One of the biggest men in NBA and philanthropy has died. Manute Bol, whose 7 foot 6 inch frame was a domineering sight in basketball games in America since 1985, passed away last week after a battle with a skin disease.

Manute Bol was born in the Sudan, and has spent much of his post-basketball career involved in causes relating to the war-torn country. One of his favorite charities was the Alliance for the Lost Boys of Sudan, an all-volunteer 501C-3 foundation that assists with the health and educational needs of Lost Boys/Girls. To date, the Alliance has assisted over 50 Lost Boys and Sudanese refugees with college tuition and books and has provided life changing surgeries and medical treatment for numerous Lost Boys and their families, both in the US and Africa. They support numerous projects in Southern Sudan, such as the building of hospitals, schools and orphanages. In addition to educating Lost Boys and Sudanese refugees in the US and Sudan, Alliance president Joan Hecht and local Lost Boys speak at schools and organizations around the US in an effort to educate the American public on the atrocities occurring in Southern Sudan and Darfur.
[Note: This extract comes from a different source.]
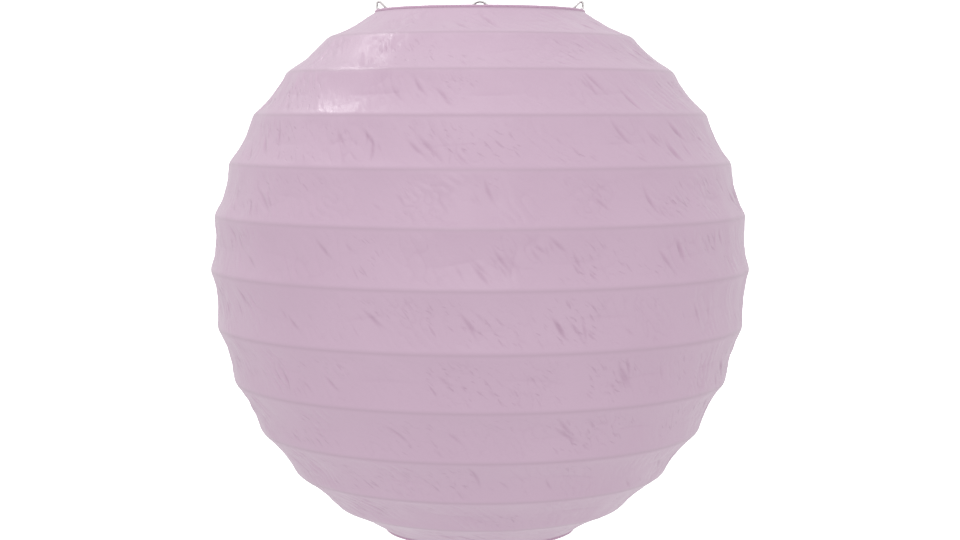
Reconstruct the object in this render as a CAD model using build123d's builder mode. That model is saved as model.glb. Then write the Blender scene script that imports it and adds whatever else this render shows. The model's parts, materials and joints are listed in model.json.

Currently, there are 135 Lost Boys living in Jacksonville, Florida, which is home to the Alliance For The Lost Boys. Founder and President of the Alliance, Joan Hecht, recently wrote a book, “The Journey of the Lost Boys”, which tells the story of the thousands of boys who fled refugee camps in Ethiopia. It also illustrates the incredible compassion of NBA legend and humanitarian, Manute Bol.

As told by one of the Lost Boys to Joan Hecht: “We were starving, many of us were dying from the lack of food, water and medicine or attacks by enemy soldiers and wild animals. One day, a famous athlete from America came to visit our camp. His name was Manute Bol, and he had been born and raised in Southern Sudan. When he saw us he bowed his head and cried for a really long time. He was very sad to see us that way.”

Before leaving, Manute promised to return to help the young children, vowing to tell the world about their suffering and that of his people. A short time later, helicopters appeared in the sky, and landed inside their camp. It was Manute Bol, making good on his promise, bringing food and medicine for the children and reporters to tell their story.